PROBLEM TO SOLVE: Extract, unchanged, each line of the listing below from its first line through the line that contains "bpy.context.scene.camera = camera", inclusive, and nothing else.

— start —

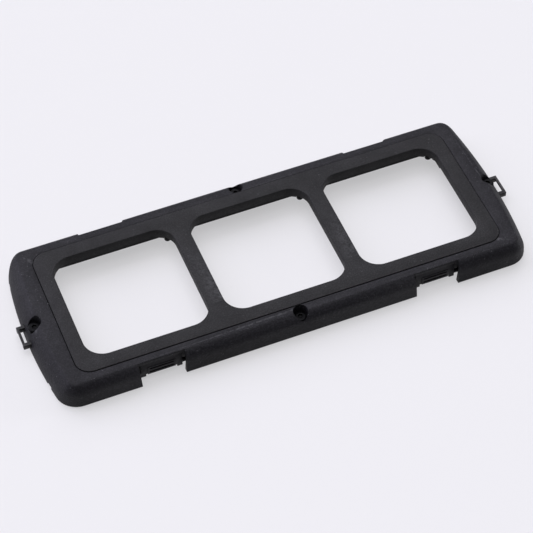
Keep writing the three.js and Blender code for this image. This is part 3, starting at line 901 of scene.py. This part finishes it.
def add_camera():
    back = Vector((math.sin(AZIMUTH) * math.cos(ELEVATION), -math.cos(AZIMUTH) * math.cos(ELEVATION),
                   math.sin(ELEVATION)))
    bpy.ops.object.camera_add(location=AIM + back * DISTANCE, rotation=camera_turn(back, ROLL).to_euler())
    camera = name_last("camera")
    camera.data.lens = LENS
    camera.data.sensor_width = 36
    camera.data.clip_start = 10 * MM
    camera.data.clip_end = 20
    bpy.context.scene.camera = camera


def add_sky_light(name, azimuth, elevation, spread, strength, colour=(1, 1, 1)):
    """A very wide, distant softbox: even over the whole floor, with soft shadows."""
    azimuth, elevation = math.radians(azimuth), math.radians(elevation)
    towards = Vector((math.sin(azimuth) * math.cos(elevation), math.cos(azimuth) * math.cos(elevation),
                      math.sin(elevation)))
    turn = towards.to_track_quat("Z", "Y").to_euler()
    bpy.ops.object.light_add(type="SUN", location=towards, rotation=turn)
    light = name_last(name)
    light.data.angle = math.radians(spread)
    light.data.energy = strength
    light.data.color = colour


def build_stage():
    bpy.ops.mesh.primitive_plane_add(size=8, location=(0, 0, 0))
    floor = name_last("studio_floor")
    floor.data.materials.append(floor_card(colours().floor))
    add_camera()
    add_sky_light("top_softbox", -60, 84, 55, 1.8, (0.98, 0.97, 1))
    add_sky_light("far_softbox", 21, 46, 60, 1.8, (0.93, 0.92, 1))
    add_sky_light("left_softbox", -48, 30, 60, 2.8, (0.86, 0.84, 1))
    add_sky_light("right_rim", 98, 14, 25, 1.2, (0.95, 0.94, 1))
    world = bpy.context.scene.world or bpy.data.worlds.new("world")
    bpy.context.scene.world = world
    world.use_nodes = True
    backdrop = world.node_tree.nodes["Background"]
    backdrop.inputs["Color"].default_value = (0.9, 0.93, 1, 1)
    backdrop.inputs["Strength"].default_value = 0.05
    bpy.context.scene.view_settings.view_transform = "Standard"


# ---- Operators and panel ----

def operator(label, description, build):
    """An operator class that runs one build function."""
    key = label.lower().replace(" ", "_")

    def execute(self, context):
        build()
        return {"FINISHED"}

    body = {"bl_idname": f"carrier.{key}", "bl_label": label, "__doc__": description, "execute": execute,
            "bl_options": {"REGISTER", "UNDO"}}
    return type(f"CARRIER_OT_{key}", (bpy.types.Operator,), body)


OPERATORS = [
    operator("Stage", "Adds the floor, the lights and the camera", build_stage),
    operator("Cover shell", "Builds the moulded cover with its skirt, bores, notches and knuckles",
             build_cover_shell),
    operator("Face plate", "Builds the inlaid face plate and its window rims", build_face_plate),
    operator("Pressure frame", "Builds the thin frame under the cover's deck", build_pressure_frame),
    operator("Screws", "Builds the four socket-head screws", build_screws),
    operator("Register pins", "Builds the pin at the corner of each window", build_register_pins),
    operator("Keepers", "Builds the two keepers at the ends", build_keepers),
    operator("Base frame", "Builds the base that the film lies on", build_base_frame),
    operator("Latches", "Builds the two press latches", build_latches),
    operator("Film rails", "Builds the two strips that guide the film", build_film_rails),
    operator("Small steel", "Builds the hinge pins and the leaf springs", build_small_steel),
    operator("Foot pads", "Builds the four rubber pads", build_foot_pads),
]


class CARRIER_PT_panel(bpy.types.Panel):
    """Lists the carrier's sizes, colours and build steps"""
    bl_label = "Film Carrier"
    bl_idname = "CARRIER_PT_panel"
    bl_space_type = "VIEW_3D"
    bl_region_type = "UI"
    bl_category = "Film Carrier"

    def draw(self, context):
        for group in (context.scene.carrier_sizes, context.scene.carrier_colours):
            for key in group.__annotations__:
                self.layout.prop(group, key)
        for made in OPERATORS:
            self.layout.operator(made.bl_idname)


CLASSES = [CarrierSizes, CarrierColours, *OPERATORS, CARRIER_PT_panel]


def register():
    for made in CLASSES:
        bpy.utils.register_class(made)
    bpy.types.Scene.carrier_sizes = bpy.props.PointerProperty(type=CarrierSizes)
    bpy.types.Scene.carrier_colours = bpy.props.PointerProperty(type=CarrierColours)


def unregister():
    del bpy.types.Scene.carrier_sizes
    del bpy.types.Scene.carrier_colours
    for made in reversed(CLASSES):
        bpy.utils.unregister_class(made)


def main():
    register()
    for made in OPERATORS:
        step = getattr(bpy.ops.carrier, made.bl_idname.split(".")[1])
        step()


if __name__ == "__main__":
    main()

— end —

OUTPUT FOR THIS EXERCISE:
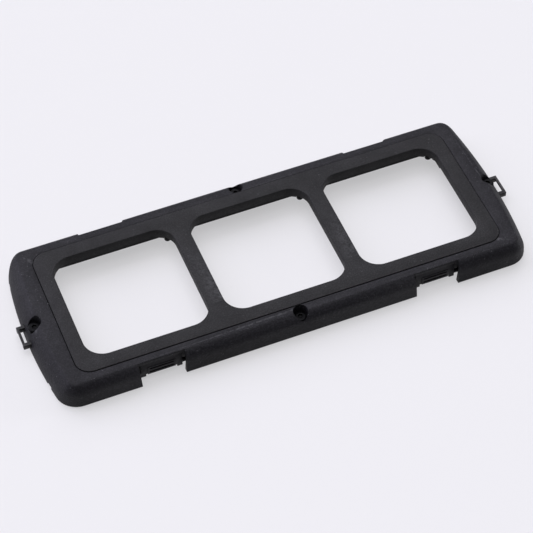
Keep writing the three.js and Blender code for this image. This is part 3, starting at line 901 of scene.py. This part finishes it.
def add_camera():
    back = Vector((math.sin(AZIMUTH) * math.cos(ELEVATION), -math.cos(AZIMUTH) * math.cos(ELEVATION),
                   math.sin(ELEVATION)))
    bpy.ops.object.camera_add(location=AIM + back * DISTANCE, rotation=camera_turn(back, ROLL).to_euler())
    camera = name_last("camera")
    camera.data.lens = LENS
    camera.data.sensor_width = 36
    camera.data.clip_start = 10 * MM
    camera.data.clip_end = 20
    bpy.context.scene.camera = camera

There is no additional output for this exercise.